__Given exercise__. Set down only the lines running from the one with "Keep writing the" to the one with "Principled material under", both lines included, exactly as they stand, please.
## begin Data supplied
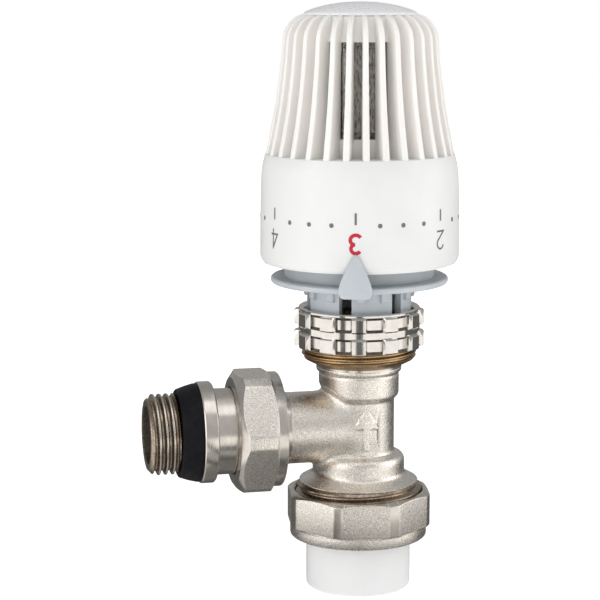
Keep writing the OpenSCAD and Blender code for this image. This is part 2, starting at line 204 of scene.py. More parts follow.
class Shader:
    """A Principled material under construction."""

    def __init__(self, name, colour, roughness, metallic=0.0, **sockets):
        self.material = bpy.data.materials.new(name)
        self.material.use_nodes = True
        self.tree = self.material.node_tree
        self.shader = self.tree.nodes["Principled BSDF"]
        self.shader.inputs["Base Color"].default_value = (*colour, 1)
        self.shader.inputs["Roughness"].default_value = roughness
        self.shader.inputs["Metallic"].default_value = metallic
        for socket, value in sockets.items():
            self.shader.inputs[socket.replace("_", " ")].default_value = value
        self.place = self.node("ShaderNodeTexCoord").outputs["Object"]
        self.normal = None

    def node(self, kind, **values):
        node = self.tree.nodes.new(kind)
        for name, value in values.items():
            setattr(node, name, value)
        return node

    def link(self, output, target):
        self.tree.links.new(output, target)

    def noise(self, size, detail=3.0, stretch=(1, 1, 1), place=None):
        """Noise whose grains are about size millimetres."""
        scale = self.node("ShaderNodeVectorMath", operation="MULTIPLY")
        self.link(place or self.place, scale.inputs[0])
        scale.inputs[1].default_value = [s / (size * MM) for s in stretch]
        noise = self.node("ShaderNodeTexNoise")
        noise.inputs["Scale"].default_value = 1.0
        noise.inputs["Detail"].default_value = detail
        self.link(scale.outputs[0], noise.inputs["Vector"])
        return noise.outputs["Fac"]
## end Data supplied
## begin Data supplied
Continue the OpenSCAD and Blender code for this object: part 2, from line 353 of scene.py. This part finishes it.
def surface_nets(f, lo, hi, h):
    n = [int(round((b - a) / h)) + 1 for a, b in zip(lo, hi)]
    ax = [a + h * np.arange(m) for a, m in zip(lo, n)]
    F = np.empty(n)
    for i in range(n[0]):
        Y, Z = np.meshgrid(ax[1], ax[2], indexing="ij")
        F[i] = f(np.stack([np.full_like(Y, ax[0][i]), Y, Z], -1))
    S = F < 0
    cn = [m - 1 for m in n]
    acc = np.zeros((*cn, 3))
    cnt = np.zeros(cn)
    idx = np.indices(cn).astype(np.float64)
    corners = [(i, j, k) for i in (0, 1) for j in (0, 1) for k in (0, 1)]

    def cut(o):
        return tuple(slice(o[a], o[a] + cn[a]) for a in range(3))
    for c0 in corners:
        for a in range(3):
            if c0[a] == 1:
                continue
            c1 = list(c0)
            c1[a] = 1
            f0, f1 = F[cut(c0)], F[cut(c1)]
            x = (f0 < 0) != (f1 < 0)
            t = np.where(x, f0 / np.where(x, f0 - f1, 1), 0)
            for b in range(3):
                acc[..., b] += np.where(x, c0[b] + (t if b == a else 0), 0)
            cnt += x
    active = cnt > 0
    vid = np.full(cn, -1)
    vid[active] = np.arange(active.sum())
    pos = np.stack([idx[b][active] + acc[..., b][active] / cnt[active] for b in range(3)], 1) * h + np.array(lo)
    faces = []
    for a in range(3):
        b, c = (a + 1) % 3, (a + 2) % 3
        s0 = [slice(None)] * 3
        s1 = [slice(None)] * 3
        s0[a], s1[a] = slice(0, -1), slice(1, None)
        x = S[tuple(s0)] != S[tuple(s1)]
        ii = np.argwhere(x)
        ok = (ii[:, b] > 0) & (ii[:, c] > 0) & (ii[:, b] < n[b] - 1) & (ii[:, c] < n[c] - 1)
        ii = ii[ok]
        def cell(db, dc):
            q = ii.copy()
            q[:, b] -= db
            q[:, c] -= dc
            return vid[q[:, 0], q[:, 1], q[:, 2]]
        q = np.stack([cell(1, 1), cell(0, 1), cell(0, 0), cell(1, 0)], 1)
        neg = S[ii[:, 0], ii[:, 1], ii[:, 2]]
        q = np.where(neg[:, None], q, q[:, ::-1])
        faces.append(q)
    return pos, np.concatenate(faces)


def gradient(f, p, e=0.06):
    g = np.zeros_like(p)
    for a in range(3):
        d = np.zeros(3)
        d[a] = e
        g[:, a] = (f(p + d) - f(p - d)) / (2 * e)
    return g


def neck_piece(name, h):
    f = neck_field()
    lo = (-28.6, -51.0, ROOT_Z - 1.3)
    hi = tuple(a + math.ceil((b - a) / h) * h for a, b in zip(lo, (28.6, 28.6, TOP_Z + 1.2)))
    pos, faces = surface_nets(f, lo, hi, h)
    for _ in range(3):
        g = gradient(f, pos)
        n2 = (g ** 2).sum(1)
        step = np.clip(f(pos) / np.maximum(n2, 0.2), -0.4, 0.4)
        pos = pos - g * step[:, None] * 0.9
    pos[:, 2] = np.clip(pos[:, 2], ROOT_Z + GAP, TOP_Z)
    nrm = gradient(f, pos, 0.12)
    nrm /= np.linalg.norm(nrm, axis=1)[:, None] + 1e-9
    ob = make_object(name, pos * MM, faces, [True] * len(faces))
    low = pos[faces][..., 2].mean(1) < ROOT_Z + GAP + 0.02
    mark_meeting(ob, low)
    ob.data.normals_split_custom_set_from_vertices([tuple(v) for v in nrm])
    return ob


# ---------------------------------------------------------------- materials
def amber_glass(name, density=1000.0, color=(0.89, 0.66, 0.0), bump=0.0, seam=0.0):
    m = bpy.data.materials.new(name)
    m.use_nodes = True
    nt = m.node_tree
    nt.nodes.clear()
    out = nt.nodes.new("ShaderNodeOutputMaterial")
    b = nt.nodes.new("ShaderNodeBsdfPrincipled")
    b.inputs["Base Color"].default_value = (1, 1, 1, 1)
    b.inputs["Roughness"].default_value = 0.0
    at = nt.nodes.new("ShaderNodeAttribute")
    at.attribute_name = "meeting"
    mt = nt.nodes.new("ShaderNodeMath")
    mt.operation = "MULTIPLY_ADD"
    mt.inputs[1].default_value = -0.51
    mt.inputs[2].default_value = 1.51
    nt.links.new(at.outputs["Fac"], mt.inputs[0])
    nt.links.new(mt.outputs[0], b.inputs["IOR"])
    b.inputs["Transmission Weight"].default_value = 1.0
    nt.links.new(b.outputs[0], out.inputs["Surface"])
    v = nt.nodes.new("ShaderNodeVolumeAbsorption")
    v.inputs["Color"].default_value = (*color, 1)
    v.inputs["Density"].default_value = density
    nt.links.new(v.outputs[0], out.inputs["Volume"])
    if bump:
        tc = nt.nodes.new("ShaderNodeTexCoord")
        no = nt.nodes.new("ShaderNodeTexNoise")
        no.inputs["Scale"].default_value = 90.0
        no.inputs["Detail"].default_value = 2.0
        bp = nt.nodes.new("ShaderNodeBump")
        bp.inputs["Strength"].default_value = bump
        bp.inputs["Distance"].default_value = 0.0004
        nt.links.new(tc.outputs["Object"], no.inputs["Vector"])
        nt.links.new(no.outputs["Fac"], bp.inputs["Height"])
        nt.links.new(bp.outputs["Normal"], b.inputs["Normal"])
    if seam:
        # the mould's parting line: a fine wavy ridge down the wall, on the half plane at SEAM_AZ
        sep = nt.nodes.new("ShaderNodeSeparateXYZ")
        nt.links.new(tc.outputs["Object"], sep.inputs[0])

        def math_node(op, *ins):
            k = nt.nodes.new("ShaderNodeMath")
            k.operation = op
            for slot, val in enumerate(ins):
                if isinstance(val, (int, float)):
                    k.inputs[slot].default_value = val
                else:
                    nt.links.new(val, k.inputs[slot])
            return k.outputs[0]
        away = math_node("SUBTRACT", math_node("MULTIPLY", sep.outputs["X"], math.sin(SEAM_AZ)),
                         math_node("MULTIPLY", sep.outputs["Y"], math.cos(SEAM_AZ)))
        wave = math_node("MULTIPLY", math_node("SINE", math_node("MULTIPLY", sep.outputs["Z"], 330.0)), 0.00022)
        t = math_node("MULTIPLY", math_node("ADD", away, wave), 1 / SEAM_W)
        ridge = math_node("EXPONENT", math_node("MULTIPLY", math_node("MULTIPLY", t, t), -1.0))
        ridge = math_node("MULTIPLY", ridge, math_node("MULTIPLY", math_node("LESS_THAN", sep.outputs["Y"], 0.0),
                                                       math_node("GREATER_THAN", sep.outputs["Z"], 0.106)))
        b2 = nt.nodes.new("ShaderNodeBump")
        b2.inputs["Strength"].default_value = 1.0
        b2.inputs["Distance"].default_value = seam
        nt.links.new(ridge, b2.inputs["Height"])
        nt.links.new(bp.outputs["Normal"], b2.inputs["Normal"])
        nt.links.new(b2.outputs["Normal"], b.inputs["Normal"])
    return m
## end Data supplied
__Answer for the task__.
Keep writing the OpenSCAD and Blender code for this image. This is part 2, starting at line 204 of scene.py. More parts follow.
class Shader:
    """A Principled material under construction."""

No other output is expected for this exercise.